Oh! is she ever cute!!! Congrats! I am glad she is doing so well!


----------



## wilfiboy (Sep 18, 2010)

Glad your journey wasn't too hectic, hope York was fun. Tiggy sounds to be a little Gem and she looks like one too xxx


----------



## Skyesdog (Jun 7, 2012)

Oh what a little heartbreaker! She is gorgeous and so clever with her toilet training. I hope all is well on the allergy front too. Have fun x


----------



## Sezra (May 20, 2011)

Awww she is a little sweetie! Hope it all goes well for you.


----------



## Janev1000 (Oct 4, 2011)

She looks gorgeous and really suits her name, which is a great name! Hope she continues to be a good girl...which I'm sure she will. x


----------



## mrshoops (Oct 22, 2012)

*Hi my name is Bayley x*

Hi there,

Just wanted to introduce my adorable new puppy to you. Her name is Bayley and she is a gorgeous golden cockapoo. Her mum is a Roan Cocker and her dad is a Toy Poodle.
We collected her a week last Saturday and she is fantastic, we all love her to bits!!
I can't believe she is so good, she is 9 1/2 weeks old and cries at the door for her business. She is so clever but we have put the work in, not really been out since we had her.
She goes in the crate at night (they are a godsend!) and may cry for about 5 minutes and then I'm up at 7am and she goes straight to the door - obviously treats are involved here. Glad we didn't get up with her the first night when she cried for about 30 mins. We were told just to ignore her.

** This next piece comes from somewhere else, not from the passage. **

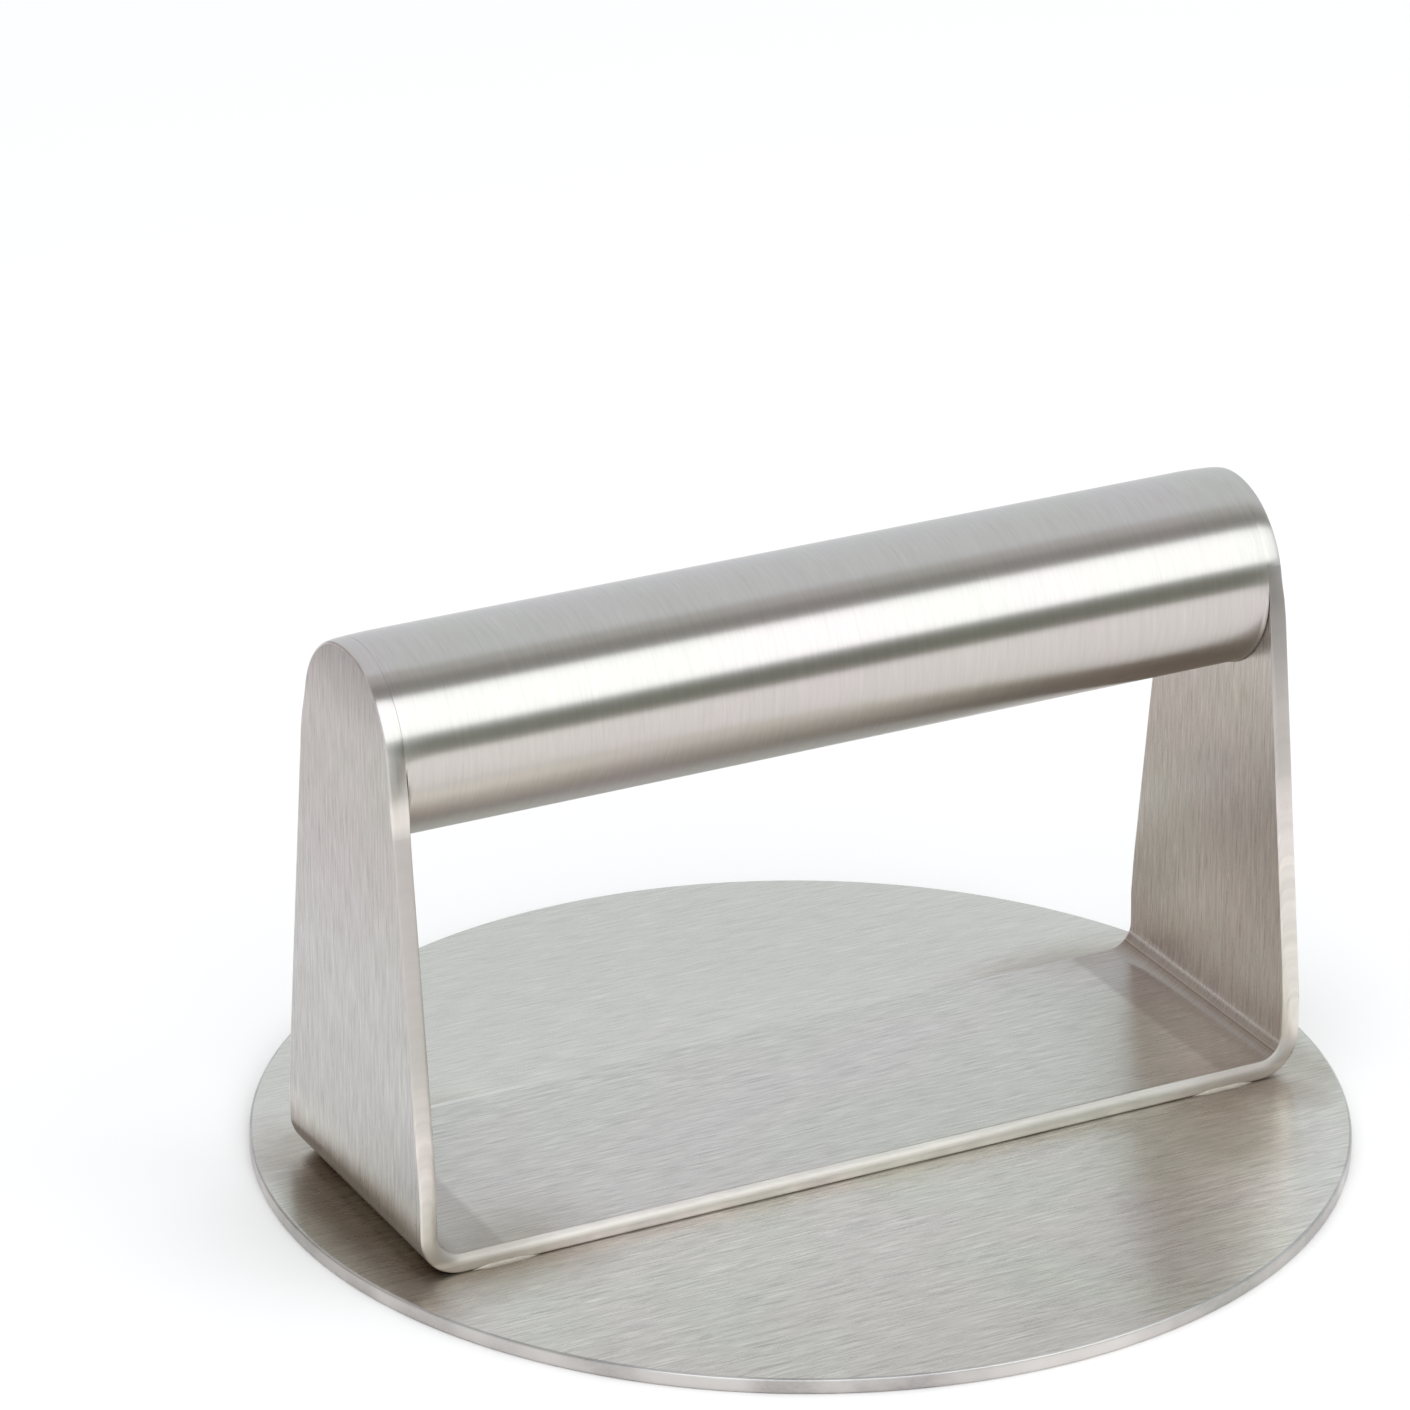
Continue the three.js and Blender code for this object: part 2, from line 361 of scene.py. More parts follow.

I work from home most days and she is definitely my new companion. She follows me everywhere and we are best pals.


----------



## Muttley Brody (Feb 14, 2012)

Tiggy is adorable. I'm glad it's all going so well.


----------



## Flo (Apr 14, 2012)

She's lovely, glad she has settled in well
Andrea


----------



## CurlieKatie (Sep 12, 2012)

Awww she's gorgeous!! Glad she's settling in well


----------



## Marzi (Sep 17, 2012)

Lovely girlie - welcome Tiggy, enjoy your new puppy days


----------